French football referee (born 1989)

François Letexier (Note: /fr/) (born 23 April 1989) is a French football referee who has officiated in Ligue 1 since January 2016. He has been a FIFA referee since 2017 and is ranked as a UEFA elite category referee, and has taken charge in every major UEFA club and international-level tournament. He is also the youngest referee to officiate a UEFA Euro final, as he took charge of the UEFA Euro 2024 final when he was 35 years old.

== Life and career ==
François Letexier was born on 23 April 1989 in the Bédée commune of Brittany, France. He is a lawyer with expertise in rental disputes and illegal occupation, and he also works as a court bailiff part-time. He is married, and a father of two sons.

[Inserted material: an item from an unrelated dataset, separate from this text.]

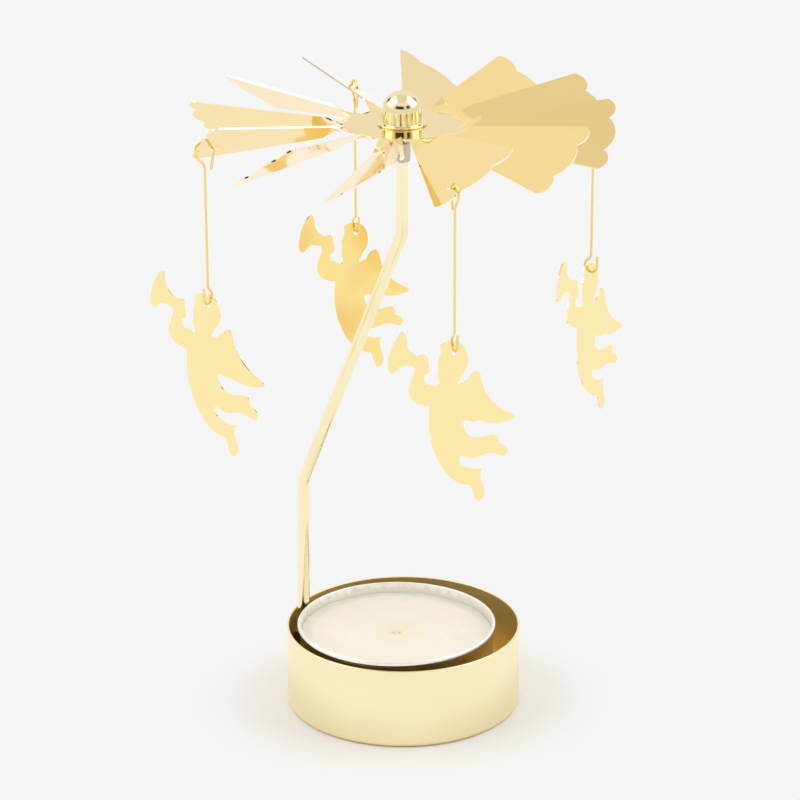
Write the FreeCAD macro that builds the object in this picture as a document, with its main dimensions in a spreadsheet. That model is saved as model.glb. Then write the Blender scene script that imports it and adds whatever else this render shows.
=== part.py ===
import FreeCAD, Part
import math
import os

import Sketcher

Vector = FreeCAD.Vector
Rotation = FreeCAD.Rotation
Placement = FreeCAD.Placement

# An angel chime carousel. A tealight stands in a drawn metal cup, and its warm air turns a wheel of
# twisted vanes that is balanced on a needle at the top of a bent rod. Four sheet-metal angels hang
# from the wheel on thin wires. Lengths are in millimetres and angles in degrees. The origin is the
# middle of the cup's underside, +Z is up, and the rod stands on the -X side.

SIZES = (
    ("cup_play", 1.95, "half the room left beside the tealight and the rod"),
    ("cup_height", 16.0, "underside to rim"),
    ("cup_wall", 0.4, "sheet of the cup"),
    ("cup_base_round", 0.9, "outside round between wall and floor"),
    ("cup_rim_break", 0.12, "broken edges of the rim"),

    ("stem_radius", 1.15, "bent rod"),
    ("stem_inset", 0.6, "how far inward the lower bend stands from the foot"),
    ("stem_lower_bend", 43.5, "height of the lower bend"),
    ("stem_upper_run", 16.9, "from the upper bend to the rod's end, on the wheel's axis"),
    ("stem_head_gap", 4.2, "rod's end to the wheel's middle plane"),
    ("stem_bend_radius", 9.0, "middle line of both bends"),
    ("braze_gap", 0.05, "rod to cup wall, filled by the braze"),
    ("braze_width", 0.8, "how far the braze spreads round the rod"),
    ("braze_height", 11.0, "length of the braze up the wall"),

    ("ferrule_wall", 0.45, "collar round the rod's end"),
    ("ferrule_length", 3.8, "collar, end to end"),
    ("ferrule_cover", 1.0, "collar above the rod's end"),
    ("ferrule_round", 0.35, "lower edge of the collar"),
    ("ferrule_chamfer", 0.3, "upper edge of the collar"),
    ("needle_radius", 0.5, "pivot needle"),
    ("needle_depth", 4.0, "needle pressed into the rod"),
    ("needle_point_length", 3.0, "ground point"),
    ("needle_tip_radius", 0.08, "flat on the point"),
    ("needle_gap", 0.05, "point to the dome's inside"),

    ("wheel_height", 116.8, "middle plane of the wheel's sheet"),
    ("wheel_angle", 39.5, "turn of the first hung vane from +X"),
    ("sheet_thickness", 0.3, "sheet of the wheel"),
    ("blade_count", 12, "vanes"),
    ("blade_twist_angle", 32.6, "leading edge up"),
    ("blade_root_radius", 10.5, "flat middle, out to the slits"),
    ("blade_root_width", 4.6, "neck where it leaves the flat middle"),
    ("blade_neck_length", 4.0, "twisted neck"),
    ("blade_neck_width", 6.2, "vane where the twist ends"),
    ("blade_length", 22.9, "straight edges, from the neck to the corners"),
    ("blade_corner_width", 17.2, "vane at its corners"),
    ("blade_lobe_rise", 0.95, "top of a corner lobe beyond the notches"),
    ("blade_lobe_spacing", 12.8, "between the tops of the corner lobes"),
    ("blade_notch_length", 0.7, "notches beyond the corners"),
    ("blade_notch_spacing", 8.0, "between the two notches"),
    ("blade_tip_rise", 1.6, "top of the middle lobe beyond the notches"),

    ("hub_radius", 3.72, "outside of the dome"),
    ("hub_wall", 0.35, "sheet of the dome"),
    ("hub_skirt_height", 2.6, "straight wall under the dome"),
    ("hub_brim_width", 0.93, "brim on the wheel"),
    ("hub_brim_thickness", 0.4, "brim, folded double"),
    ("hub_lip_width", 0.48, "lip rolled out under the wheel"),
    ("hub_lip_thickness", 0.3, "rolled lip"),
    ("hub_fit", 0.04, "dome wall to the hole in the wheel"),

    ("hanger_count", 4, "hangers, each on its own vane"),
    ("hanger_hole_inset", 2.85, "hole's middle inside the notch"),
    ("hanger_hole_play", 0.45, "hole's edge to the wire, all round"),
    ("wire_radius", 0.25, "hanger wire"),
    ("ring_notch_gap", 0.68, "from the notch out to the ring's middle line"),
    ("ring_drop", 0.45, "ring's middle under the vane"),
    ("ring_offset", 0.15, "wire outward of the hole's middle"),
    ("ring_neck_radius", 2.2, "bend from the ring to the straight wire"),
    ("ring_end_angle", 190.0, "where the ring ends, from outward over the top"),
    ("ring_tail_length", 3.1, "straight end of the wire under the vane"),
    ("hanger_drop", 29.15, "ring's middle to the wire in the angel's hole"),
    ("hook_radius", 1.35, "middle line of the lower hook"),
    ("hook_neck_radius", 1.5, "bend from the straight wire to the hook"),
    ("hook_end_angle", 180.0, "where the hook's bend ends, from its own side under the bottom"),
    ("hook_tail_length", 1.95, "straight end of the wire beside the head"),

    ("angel_height", 34.3, "foot to the top of the trumpet"),
    ("angel_thickness", 0.3, "sheet of the angels"),
    ("angel_hole_play", 0.3, "hole in the head round the wire"),
    ("angel_hook_gap", 0.05, "hook wire to the top of the hole"),
    ("angel_right_angle", 76.0, "way the figure's back points, from +X"),
    ("angel_back_angle", 48.0, "the same, back angel"),
    ("angel_left_angle", -9.0, "the same, left angel"),
    ("angel_front_angle", 42.0, "the same, front angel"),

    ("tealight_radius", 18.95, "case under its rim"),
    ("tealight_foot_inset", 0.55, "how much narrower the case is at its floor"),
    ("tealight_height", 17.0, "case, floor to rim"),
    ("tealight_wall", 0.25, "foil of the case"),
    ("tealight_base_round", 0.8, "round between wall and floor"),
    ("tealight_bead_width", 0.35, "bead that stands out under the rim"),
    ("tealight_seat_gap", 0.1, "case to the cup's floor"),
    ("tealight_side_gap", 0.12, "bead to the cup's wall"),
    ("tealight_stem_gap", 0.1, "bead to the rod, all the way up"),
    ("tealight_lift", 20.0, "travel that frees the tealight from the cup"),
    ("wax_depth", 2.2, "rim to wax"),
    ("wax_climb", 0.35, "wax drawn up at the wall"),
    ("wax_climb_width", 1.1, "width of the drawn-up edge"),
    ("wax_dimple_radius", 2.4, "hollow round the wick"),
    ("wax_dimple_depth", 0.3, "the same, depth"),
    ("cast_gap", 0.03, "wax to the pieces cast into it"),
    ("wick_radius", 0.75, "braided wick"),
    ("wick_stub", 0.5, "trimmed wick above the wax"),
    ("sustainer_radius", 6.0, "tin foot of the wick"),
    ("sustainer_thickness", 0.3, "the same, sheet"),
    ("sustainer_collar_wall", 0.4, "crimped collar"),
    ("sustainer_collar_height", 4.0, "foot's underside to the collar's top"),
)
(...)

Letexier was put on the FIFA referees list in 2017, and he officiated his first senior international match the following year between Bulgaria and Bosnia and Herzegovina. As a UEFA elite category referee, Letexier has officiated in every major club and international-level tournament, including the 2019 UEFA Youth League final between Porto and Chelsea; the 2021 Coupe de France final between Monaco and Paris Saint-Germain; the 2021 UEFA Europa League final between Villarreal and Manchester United as VAR, and the 2023 UEFA Super Cup between Manchester City and Sevilla. Letexier also refereed the 2026 UEFA Europa League final between SC Freiburg and Aston Villa, as well as three matches of the 2021 UEFA European Under-21 Championship, including the quarter-final between Portugal and Italy.

==Games officiated==
===Ligue 1 and Ligue 2 matches===
On 23 January 2016, Letexier began officiating in Ligue 1; his first match was between Montpellier and Caen. On 20 August 2022, Letexier refereed a Ligue 2 match between Saint-Étienne and Le Havre, issuing red cards to three Saint-Étienne players (Anthony Briançon, Mathieu Cafaro and Etienne Green) and a member of the Saint-Étienne staff.

Letexier was the subject of scrutiny following the Week 12 Ligue 1 match between Nice and Nantes on 19 October 2022. In the 19th minute, he did not award a penalty to Nantes when the ball hit both of Mattia Viti's arms within the six-yard box. Near the end of the match, he awarded a penalty to Nice when the ball hit Jean-Charles Castelletto's arm. Letexier issued seven yellow cards in total, and showed red cards to Nantes' Kader Bamba and their goalkeeper Alban Lafont. Days later, after receiving death threats on social media, Letexier defended his decisions in an interview with L'Équipe.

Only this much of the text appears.